El espléndido asado de una rubia gallega y la juerga a continuación en la gozosa campiña pitiusa impidieron mi asistencia al concierto del tenor Juan Carlos Rodríguez Tur. Cosas que pasan en el primer día del año, cuando tantos planes se difuminan entre los vapores del vino. En descarga fetichista alego a lo Henry Miller: Leí cinco divinos pies (descubrí características egipcias, fenicias, griegas, turcas y romanas) que, entre sus coquetas variaciones semitas o indoeuropeas, eran obras de arte que hubieran entusiasmado a Praxíteles; bailé la rumba a lo derviche, acepté el reto de una maravillosa bambina e hice el pino apoyado en una palmera solitaria, y, como de costumbre, fui placenteramente burlado a la luz de la luna.
Sé que Juan Carlos me perdona, pues tiene duende gitano y sabe que soy un tenor tabernario que sigue la magia del momento.

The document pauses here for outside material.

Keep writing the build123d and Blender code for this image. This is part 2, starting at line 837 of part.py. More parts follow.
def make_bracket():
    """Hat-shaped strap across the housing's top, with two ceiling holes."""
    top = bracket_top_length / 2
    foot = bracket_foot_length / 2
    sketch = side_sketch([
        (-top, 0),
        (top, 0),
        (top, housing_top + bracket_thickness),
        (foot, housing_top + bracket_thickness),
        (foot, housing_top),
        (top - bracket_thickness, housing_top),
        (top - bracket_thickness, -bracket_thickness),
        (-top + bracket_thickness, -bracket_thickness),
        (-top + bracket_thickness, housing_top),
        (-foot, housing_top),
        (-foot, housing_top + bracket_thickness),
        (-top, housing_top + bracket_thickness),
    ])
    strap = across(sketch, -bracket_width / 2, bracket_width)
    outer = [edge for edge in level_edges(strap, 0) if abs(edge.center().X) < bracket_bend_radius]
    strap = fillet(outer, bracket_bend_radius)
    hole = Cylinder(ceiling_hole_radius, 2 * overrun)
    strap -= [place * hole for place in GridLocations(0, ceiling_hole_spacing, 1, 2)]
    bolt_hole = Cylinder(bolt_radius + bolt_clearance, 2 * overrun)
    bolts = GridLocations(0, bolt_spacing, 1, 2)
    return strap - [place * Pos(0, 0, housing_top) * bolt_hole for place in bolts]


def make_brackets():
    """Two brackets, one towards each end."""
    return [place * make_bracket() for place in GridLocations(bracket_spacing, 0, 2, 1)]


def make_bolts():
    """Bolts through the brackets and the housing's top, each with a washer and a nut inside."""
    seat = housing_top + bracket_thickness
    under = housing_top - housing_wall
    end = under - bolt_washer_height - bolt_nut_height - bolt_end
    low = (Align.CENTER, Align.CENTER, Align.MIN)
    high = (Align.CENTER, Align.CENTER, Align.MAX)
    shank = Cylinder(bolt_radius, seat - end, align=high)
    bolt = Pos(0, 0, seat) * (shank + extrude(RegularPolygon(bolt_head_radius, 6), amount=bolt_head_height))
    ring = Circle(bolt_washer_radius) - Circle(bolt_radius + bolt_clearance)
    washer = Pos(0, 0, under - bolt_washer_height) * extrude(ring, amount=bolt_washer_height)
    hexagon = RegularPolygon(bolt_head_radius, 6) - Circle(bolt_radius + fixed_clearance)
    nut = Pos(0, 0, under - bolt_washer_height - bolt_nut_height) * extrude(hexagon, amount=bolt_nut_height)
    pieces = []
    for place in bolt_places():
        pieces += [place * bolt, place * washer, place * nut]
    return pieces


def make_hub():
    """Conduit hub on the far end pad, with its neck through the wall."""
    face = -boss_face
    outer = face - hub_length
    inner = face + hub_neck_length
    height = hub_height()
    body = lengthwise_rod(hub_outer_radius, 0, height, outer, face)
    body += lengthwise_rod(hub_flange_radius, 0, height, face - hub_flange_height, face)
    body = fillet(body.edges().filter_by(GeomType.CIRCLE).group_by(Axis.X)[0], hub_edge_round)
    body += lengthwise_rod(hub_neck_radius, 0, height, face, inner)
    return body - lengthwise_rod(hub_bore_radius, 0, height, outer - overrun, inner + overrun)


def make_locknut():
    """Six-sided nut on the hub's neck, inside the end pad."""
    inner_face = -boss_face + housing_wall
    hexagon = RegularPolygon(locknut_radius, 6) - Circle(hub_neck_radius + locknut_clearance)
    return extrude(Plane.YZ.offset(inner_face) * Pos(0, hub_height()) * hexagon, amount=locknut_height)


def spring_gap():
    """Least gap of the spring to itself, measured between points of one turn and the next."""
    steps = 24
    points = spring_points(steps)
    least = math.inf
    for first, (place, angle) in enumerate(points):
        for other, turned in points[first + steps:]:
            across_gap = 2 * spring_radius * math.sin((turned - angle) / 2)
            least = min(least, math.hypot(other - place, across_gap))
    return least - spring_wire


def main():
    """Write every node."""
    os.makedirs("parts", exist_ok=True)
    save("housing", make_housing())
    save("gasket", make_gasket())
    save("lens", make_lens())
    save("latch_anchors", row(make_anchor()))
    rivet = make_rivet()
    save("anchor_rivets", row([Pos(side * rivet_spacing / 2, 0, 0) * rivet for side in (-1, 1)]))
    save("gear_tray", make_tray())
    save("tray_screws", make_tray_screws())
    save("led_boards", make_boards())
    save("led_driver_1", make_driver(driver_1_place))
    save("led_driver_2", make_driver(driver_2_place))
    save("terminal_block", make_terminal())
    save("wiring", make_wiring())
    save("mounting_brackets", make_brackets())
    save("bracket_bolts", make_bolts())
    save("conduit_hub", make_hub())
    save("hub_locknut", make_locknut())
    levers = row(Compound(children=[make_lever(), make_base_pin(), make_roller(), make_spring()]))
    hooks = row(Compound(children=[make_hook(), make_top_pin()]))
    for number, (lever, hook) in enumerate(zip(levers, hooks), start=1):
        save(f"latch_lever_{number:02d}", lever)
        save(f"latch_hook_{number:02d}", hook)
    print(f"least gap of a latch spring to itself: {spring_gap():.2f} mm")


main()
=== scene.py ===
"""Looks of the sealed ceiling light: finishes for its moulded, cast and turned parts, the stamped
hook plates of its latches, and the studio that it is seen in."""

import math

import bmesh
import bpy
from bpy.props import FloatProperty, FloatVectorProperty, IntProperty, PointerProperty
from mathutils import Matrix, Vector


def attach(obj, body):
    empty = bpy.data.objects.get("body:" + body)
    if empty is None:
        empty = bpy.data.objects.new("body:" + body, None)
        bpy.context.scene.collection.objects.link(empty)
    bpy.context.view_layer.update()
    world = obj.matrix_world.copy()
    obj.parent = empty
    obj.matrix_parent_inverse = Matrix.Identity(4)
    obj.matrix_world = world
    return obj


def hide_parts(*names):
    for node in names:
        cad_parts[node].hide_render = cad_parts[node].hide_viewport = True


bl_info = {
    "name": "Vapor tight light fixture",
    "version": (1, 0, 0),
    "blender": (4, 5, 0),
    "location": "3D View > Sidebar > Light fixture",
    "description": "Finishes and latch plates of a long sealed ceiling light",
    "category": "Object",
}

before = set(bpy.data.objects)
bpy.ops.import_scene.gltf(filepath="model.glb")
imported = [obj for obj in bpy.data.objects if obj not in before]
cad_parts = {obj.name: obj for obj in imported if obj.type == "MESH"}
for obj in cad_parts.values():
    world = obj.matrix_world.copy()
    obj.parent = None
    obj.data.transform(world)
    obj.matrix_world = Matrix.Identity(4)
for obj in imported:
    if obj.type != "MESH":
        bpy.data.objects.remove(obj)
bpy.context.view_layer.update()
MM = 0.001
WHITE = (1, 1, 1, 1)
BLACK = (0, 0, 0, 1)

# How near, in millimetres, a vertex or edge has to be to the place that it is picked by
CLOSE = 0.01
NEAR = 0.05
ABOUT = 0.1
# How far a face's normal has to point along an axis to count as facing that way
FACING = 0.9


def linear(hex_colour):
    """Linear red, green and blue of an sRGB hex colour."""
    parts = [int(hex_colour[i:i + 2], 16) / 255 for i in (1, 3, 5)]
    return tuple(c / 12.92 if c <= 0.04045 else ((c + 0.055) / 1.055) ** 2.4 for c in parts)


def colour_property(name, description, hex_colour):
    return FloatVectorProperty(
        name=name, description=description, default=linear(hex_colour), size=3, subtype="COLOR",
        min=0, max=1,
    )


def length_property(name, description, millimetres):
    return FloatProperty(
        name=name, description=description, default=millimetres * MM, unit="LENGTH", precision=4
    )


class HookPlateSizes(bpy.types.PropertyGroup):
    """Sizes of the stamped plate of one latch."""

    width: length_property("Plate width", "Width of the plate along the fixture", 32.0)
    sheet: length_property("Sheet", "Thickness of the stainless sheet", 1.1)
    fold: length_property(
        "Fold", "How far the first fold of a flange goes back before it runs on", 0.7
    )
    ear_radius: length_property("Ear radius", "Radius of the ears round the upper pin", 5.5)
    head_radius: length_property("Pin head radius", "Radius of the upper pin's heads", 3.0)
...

Su próximo concierto no me lo pierdo. Amo el bel canto, los mariachis, el calypso y los boleros que entono tanto en la ducha como en la copa de una encina dorada.

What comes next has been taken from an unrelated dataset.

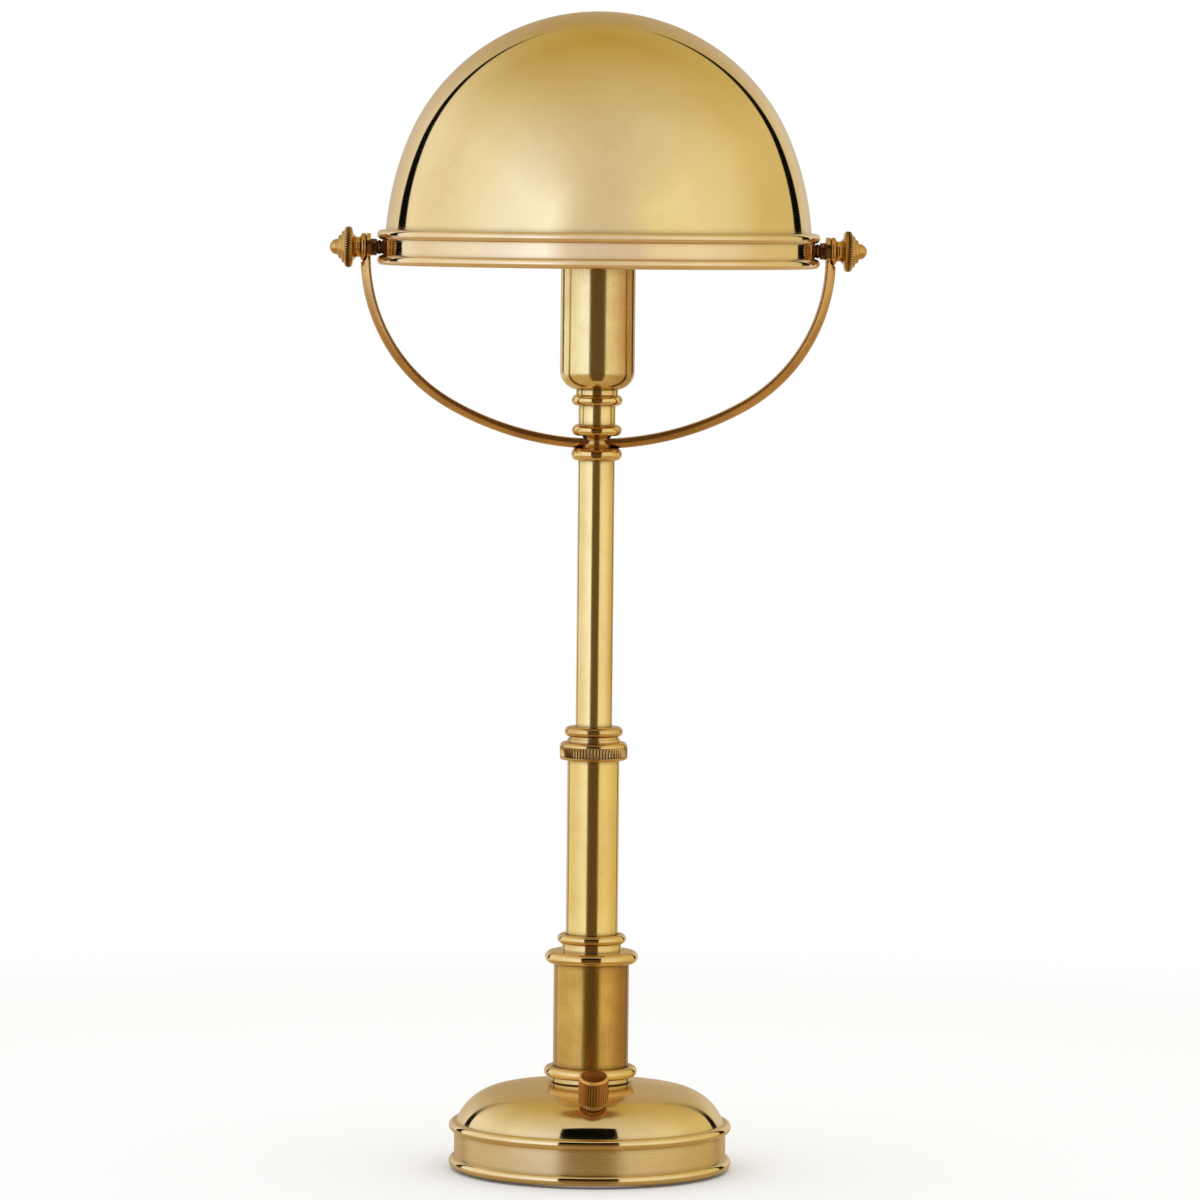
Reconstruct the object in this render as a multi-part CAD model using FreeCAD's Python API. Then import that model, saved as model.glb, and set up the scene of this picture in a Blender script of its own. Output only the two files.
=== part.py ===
import FreeCAD, Part
import math
import os

from FreeCAD import Vector

# Dome shade desk lamp, turned and spun brass on a weighted round foot.
# Millimetres, +Z up.  The origin is the centre of the foot pad's underside.
# The switch knob faces -Y, the shade tilts about an axis along X, and the thin
# stem slides in the middle tube and is held there by a knurled clamp nut.
# Sizes are driving values; every place is stacked up from them.

# ---------------------------------------------------------------- fits
running_gap = 0.05        # radial gap of a shaft or tube that turns or slides
round_gap = 0.1           # radial gap of a round joint that is screwed or soldered
face_gap = 0.05           # gap between flat faces that turn on each other
air_gap = 0.4             # room around a piece that only lies inside another

# ---------------------------------------------------------------- foot
pad_inset = 11.0          # from the shell's bore in to the pad's edge
pad_thickness = 2.2
plate_thickness = 1.5
shell_lift = 1.1          # table to the underside of the shell's lower bead
base_wall = 1.2
base_band_radius = 61.2
base_bead_radius = 2.4
base_band_height = 16.1   # from one bead's centre to the other's
base_dome_foot_inset = 0.9
base_shoulder_radius = 24.3
base_shoulder_start = 21.8  # degrees, the shoulder's normal above the horizontal
base_crown_lean = 9.3     # degrees, the normal's lean where shoulder meets crown
weight_ledge = 0.8        # depth of the step inside the shell that holds the weight

plate_screw_count = 3
plate_screw_inset = 8.0   # from the pad's edge in to the screws
plate_screw_radius = 2.0
plate_screw_length = 10.0
plate_screw_head_radius = 3.5
plate_screw_head_height = 1.6
screw_slot_width = 1.0
screw_slot_depth = 0.8

inlet_bore = 3.3
inlet_body_radius = 4.4
inlet_flange_radius = 5.4
inlet_flange_height = 2.0
inlet_length = 8.0        # inside the shell
inlet_nut_radius = 5.6
inlet_nut_height = 3.0
channel_width = 18.0      # cord channel in the weight
channel_floor = 2.0
channel_run = 14.0        # channel past the terminal block, towards the axis

terminal_width = 16.0
terminal_depth = 12.0
terminal_height = 9.0
terminal_gap = 3.25       # from the inlet bush's inner end to the terminal block
terminal_screw_radius = 2.0
terminal_screw_depth = 3.0
lead_radius = 1.0
lead_bend = 8.0
lead_rise = 3.5           # lead's centre above the weight where it crosses it
lead_spread = 9.0         # how far the leads pass on either side of the base rod
lead_spacing = 4.0        # at the terminal block, from the middle to each lead

rod_radius = 5.0
rod_bore = 3.2
rod_nut_flats = 14.0
rod_nut_height = 4.5
rod_washer_radius = 9.0
rod_washer_height = 1.2
rod_tail = 1.5            # rod showing past its nut
rod_recess_radius = 11.0
rod_recess_depth = 10.0

# ---------------------------------------------------------------- switch
switch_lean = 23.0        # degrees, the knob's axis leans this far to the front
switch_body_radius = 9.0
switch_body_length = 9.0
switch_bush_radius = 3.5
switch_shaft_radius = 2.0
switch_shaft_depth = 3.0  # shaft inside the switch body
switch_back_nut_radius = 5.5
switch_back_nut_height = 1.9
switch_ring_nut_radius = 5.0
switch_ring_nut_height = 1.9
switch_knob_radius = 6.65
switch_knob_length = 13.2
switch_knob_dish = 0.5
switch_knob_rim = 1.2     # from the flutes in to the edge of the dish
switch_knob_chamfer = 0.5
switch_knob_wall = 3.0    # metal above the end of the shaft
switch_knob_flutes = 30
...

También he declinado alguna invitación al Concierto de año Nuevo de Viena. Pero esas me importaban menos y además sabía que mi asistencia matutina sería del todo imposible. A ritmo de vals se conjura muy bien la resaca, pero hay que danzar, y no quería sentarme en un teatro atiborrado de durmientes nipones que solo se desperezan cuando baten palmadas de foca a la marcha Radetzky. Aunque depende mucho del director de orquesta. Karajan o Baremboim siempre elevaban, pero los responsables a veces se empeñan en contratar a un conductor frío cual besugo.
Una cosa es segura: Quien canta los males espanta.